Ритуально-мифологический образ «последнего пути» воплощается не только в специальных транспортных средствах, но и во всех других атрибутах, причастных проводам на тот свет. Среди них особое место занимает прибитое к стене дома


полотенце, которое «показывает, что в доме кто-то умер. Можно предполагать, что первоначально это полотно вывешивали из жилых помещений, с целью облегчить душе умершего как выход из дома, так и возвращение в него. Северорусские Оло­нецкой губ., после того как поминки, устроенные после заупокойной службы, закон­чены и гостям говорят: "Сейчас вам самое время домой идти, ступайте с Богом", вывешивают за открытое окно кусок полотна. При этом берется кусок того полотна, на котором покойника опускали в могилу»32. Полотенце — это не просто знак смер­ти, но образ мировой связи, космического «пути-дороги». В погребально-поминаль­ном обряде ткань полотенца превращается в «полотно» дороги, по которой уходит умерший и по которой на поминальный пир являются незваные гости из незнаемых земель мертвого царства. После завершения пира им указывают на дорогу, вывеши­вая из окна погребальное полотенце, по которому опасные гости покидают этот мир, сопровождаемые напутствием оставшихся (в живых) — «скатертью — доро­га».

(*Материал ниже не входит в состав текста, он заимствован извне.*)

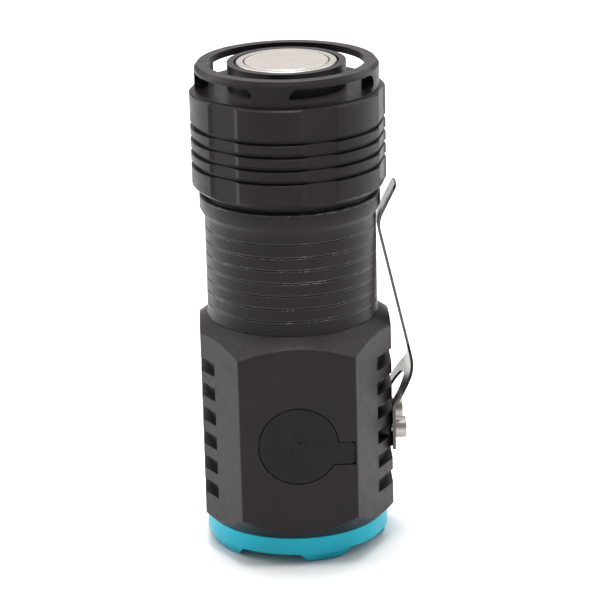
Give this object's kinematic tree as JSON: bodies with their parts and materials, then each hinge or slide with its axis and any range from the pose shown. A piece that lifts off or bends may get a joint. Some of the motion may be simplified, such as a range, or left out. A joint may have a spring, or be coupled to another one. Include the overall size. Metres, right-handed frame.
{
  "type": "keychain flashlight",
  "caption": "Pocket flashlight with finned hexagonal head, toothed bezel, covered charging port, steel clip and a screw-on magnetic tail cap.",
  "frame": {"origin": "on the flashlight's axis, in the plane of the bezel's lugs that it stands on", "axes": "+Z along the axis from the bezel to the magnetic tail, -Y out of the charging port, +X towards the pocket clip"},
  "size_m": [0.0379, 0.0357, 0.0872],
  "materials": {
    "teal_anodised": "satin teal anodising",
    "seal_rubber": "black seal rubber",
    "lens_glass": "clear toughened glass",
    "mirror_coat": "vacuum-metallised reflector",
    "white_plastic": "moulded white spacer",
    "led_phosphor": "yellow phosphor dome on white ceramic",
    "board_mask": "green solder mask",
    "wire_jacket": "silicone wire jacket",
    "black_anodised": "satin type III black anodising, finely blasted on the cones",
    "chip_plastic": "moulded black epoxy",
    "nickel_steel": "nickel plated",
    "port_plastic": "moulded black insulator",
    "cover_rubber": "matt silicone rubber",
    "bare_aluminium": "machined",
    "gold_spring": "gold plated spring wire",
    "cell_core": "wound electrode foils",
    "cell_wrap": "shrink sleeve",
    "magnet_nickel": "nickel plated, lightly scuffed",
    "black_steel": "black oxide spring steel, semi-gloss"
  },
  "bodies": {
    "light": {"bezel_ring": "teal_anodised", "lens_gasket": "seal_rubber", "lens": "lens_glass", "reflector": "mirror_coat", "centring_gasket": "white_plastic", "led_emitter": "led_phosphor", "led_board": "board_mask", "led_wires": "wire_jacket", "head_shell": "black_anodised", "driver_board": "board_mask", "driver_components": "chip_plastic", "usb_shell": "nickel_steel", "usb_tongue": "port_plastic", "port_cover_anchor": "cover_rubber", "switch_board": "board_mask", "tact_switch": "chip_plastic", "switch_seal": "seal_rubber", "switch_bezel": "teal_anodised", "contact_board": "board_mask", "contact_retainer": "bare_aluminium", "positive_spring": "gold_spring", "battery_tube": "black_anodised", "tube_orings": "seal_rubber", "battery_can": "nickel_steel", "battery_core": "cell_core", "battery_wrap": "cell_wrap", "clip_base": "black_steel", "clip_screws": "nickel_steel"},
    "cover": {"port_cover": "cover_rubber"},
    "button": {"switch_button": "black_anodised"},
    "clip": {"clip_arm": "black_steel"},
    "tail_contact": {"tail_spring": "gold_spring"},
    "tail": {"tail_cap": "black_anodised", "tail_board": "board_mask", "tail_retainer": "bare_aluminium", "magnet_cup": "nickel_steel", "magnet": "magnet_nickel"}
  },
  "joints": [
    {"name": "tail_lift", "type": "slide", "parent": "light", "child": "tail_contact", "axis": [0, 0, 1], "range_m": [0, 0.005]},
    {"name": "tail_twist", "type": "hinge", "parent": "tail_contact", "child": "tail", "pos_m": [0, 0, 0.075], "axis": [0, 0, 1], "range_deg": [0, 1800]},
    {"name": "port_cover_hinge", "type": "hinge", "parent": "light", "child": "cover", "pos_m": [0.0085, -0.0175, 0.02105], "axis": [0, 0, 1], "range_deg": [0, 110], "stiffness_Nm_per_rad": 0.002},
    {"name": "switch_press", "type": "slide", "parent": "light", "child": "button", "axis": [0, -1, 0], "range_m": [0, 0.0005], "stiffness_N_per_m": 4000},
    {"name": "clip_flex", "type": "hinge", "parent": "light", "child": "clip", "pos_m": [0.0173, 0, 0.02469], "axis": [0, 1, 0], "range_deg": [0, 5], "stiffness_Nm_per_rad": 3}
  ],
  "couplings": [
    {"joint": "tail_twist", "follows": "tail_lift", "rad_per_m": 6283.2}
  ]
}
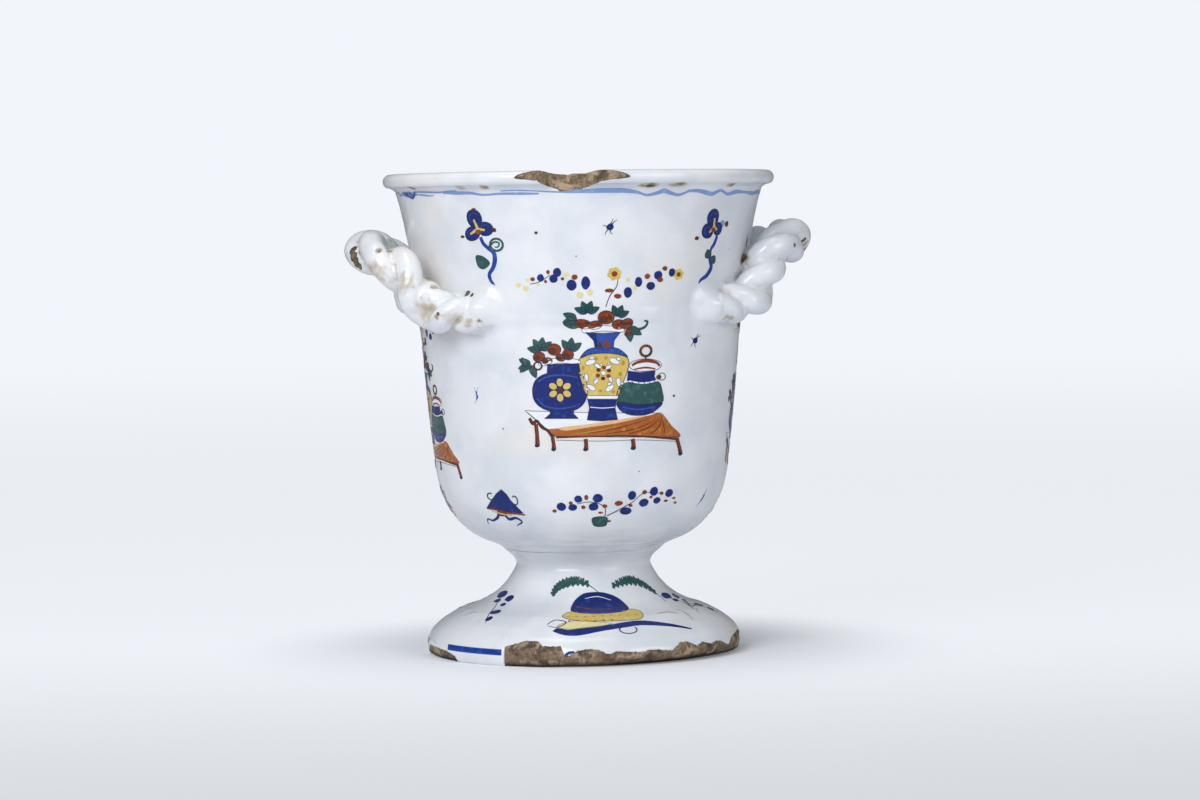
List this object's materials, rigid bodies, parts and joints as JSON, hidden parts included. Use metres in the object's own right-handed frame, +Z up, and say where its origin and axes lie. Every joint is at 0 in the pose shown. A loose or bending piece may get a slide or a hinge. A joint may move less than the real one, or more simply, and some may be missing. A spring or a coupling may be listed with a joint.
{
  "type": "footed urn with rope handles",
  "caption": "Footed bell-shaped urn in tin-glazed earthenware with an everted lip, a hollow spreading foot and twisted rope handles high on its sides.",
  "frame": {"origin": "middle of the foot's rim, on the surface that the urn stands on", "axes": "+Z up along the axis of the throwing, -Y out of the painted front, +X to the right-hand handle"},
  "size_m": [0.2396, 0.1995, 0.2449],
  "materials": {
    "bowl": "glossy white tin glaze over buff earthenware",
    "foot": "glossy white tin glaze over buff earthenware",
    "slip_joint": "glossy white tin glaze over buff earthenware",
    "right_handle_strand_a": "glossy white tin glaze over buff earthenware",
    "right_handle_strand_b": "glossy white tin glaze over buff earthenware",
    "left_handle_strand_a": "glossy white tin glaze over buff earthenware",
    "left_handle_strand_b": "glossy white tin glaze over buff earthenware",
    "right_front_pad": "glossy white tin glaze over buff earthenware",
    "right_rear_pad": "glossy white tin glaze over buff earthenware",
    "left_front_pad": "glossy white tin glaze over buff earthenware",
    "left_rear_pad": "glossy white tin glaze over buff earthenware"
  },
  "bodies": {
    "root": {"bowl": "bowl", "foot": "foot", "slip_joint": "slip_joint", "right_handle_strand_a": "right_handle_strand_a", "right_handle_strand_b": "right_handle_strand_b", "left_handle_strand_a": "left_handle_strand_a", "left_handle_strand_b": "left_handle_strand_b", "right_front_pad": "right_front_pad", "right_rear_pad": "right_rear_pad", "left_front_pad": "left_front_pad", "left_rear_pad": "left_rear_pad"}
  },
  "joints": []
}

Мифологема «пути-дороги» занимала ключевое место и в пространственной организации восточно-славянского свадебного обряда33. Столь значимая роль моти­ва дальней дороги в сюжете свадебного ритуала объясняется тем, что в соответ­ствии с мифологическими представлениями дом невесты находится в ином мире, и для ее добывания-похищения необходимо совершить длительное путешествие, со­пряженное с трудными и опасными для героя-жениха испытаниями. Поэтому свадь­ба, как и похороны, предполагает наличие специальных транспортных средств, составляющих свадебный поезд. В северно-русском свадебном ритуале отмечен любопытный обычай тянуть в баню на санях родителей жениха или невесты в последний день свадьбы34. Поездка стариков на санях в баню в последний день свадьбы является пародийной (изнаночной) репликой поездки молодых на лошадях в церковь в первый день свадьбы. Однако пародия эта имела глубоко серьезный, трагический смысл, связанный с незаметным переходом свадьбы в похороны, когда на глазах пирующих гостей церковь превращалась в баню, а молодые — в стариков. Свадебный поезд вдруг оказывался погребальными дровнями, на которых «соста­рившиеся молодые» в последний день свадьбы отправляются в «последний путь». Мотив «санной» смерти прослеживается и в древнерусском ритуале наказания на санях, которое «воспринимается как символическая смерть»35. «Преступник» — это человек, преступивший установленную границу, которая разделяет добро и зло, жизнь и смерть. Поэтому преступление означает переход в царство смерти, а ритуал наказания — это проводы преступника на тот свет и его возвращение-перерожде­ние, вступление на праведный путь. Опасное свойство дороги как пути, ведущего в незнаемые земли мертвого царства, породило широко известный у разных наро­дов России запрет строить новый дом на дороге или тропинке. В частности, он отмечен у восточных славян, у финно-угорских народов Севера и Поволжья. В наиболее эксплицитной форме религиозно-мифологическая мотивация запрета воз­водить новый дом на дороге выражена в мордовском строительном ритуале: «Нельзя селиться там, где раньше дороги были. Там покойников таскали — будут чудиться». Мотивировка запрета строить новый дом на дороге («там покойников таскали — будут чудиться») указывает на связь дороги с представлениями о мире мертвых. В мифологической картине мира любая дорога отождествлялась с дорогой предков, то есть с дорогой, ведущей в мир мертвых. Не случайно, что, например, у удмуртов


существовали специальные «дорожные» обряды, направленные на нейтрализацию опасных свойств этой части пространства. Смысл этих обрядов сводился к задабри­ванию умерших, которые по дороге предков могли вторгнуться в мир живых лю­дей36. Представления об опасности, исходившей от пути-дороги, нашли отражение не только в обряде, но и в этикете. На Русском Севере широко бытовал обычай банного гостеприимства. Странник-гость, явившийся из нечистого пространства внешнего мира, обязательно должен был омыться, очиститься от дорожной сквер­ны. Баня превращалась для путника в сосуд, наполненный мертвой и живой водой, омывшись которой он умирает и возрождается новым, «чистым» человеком.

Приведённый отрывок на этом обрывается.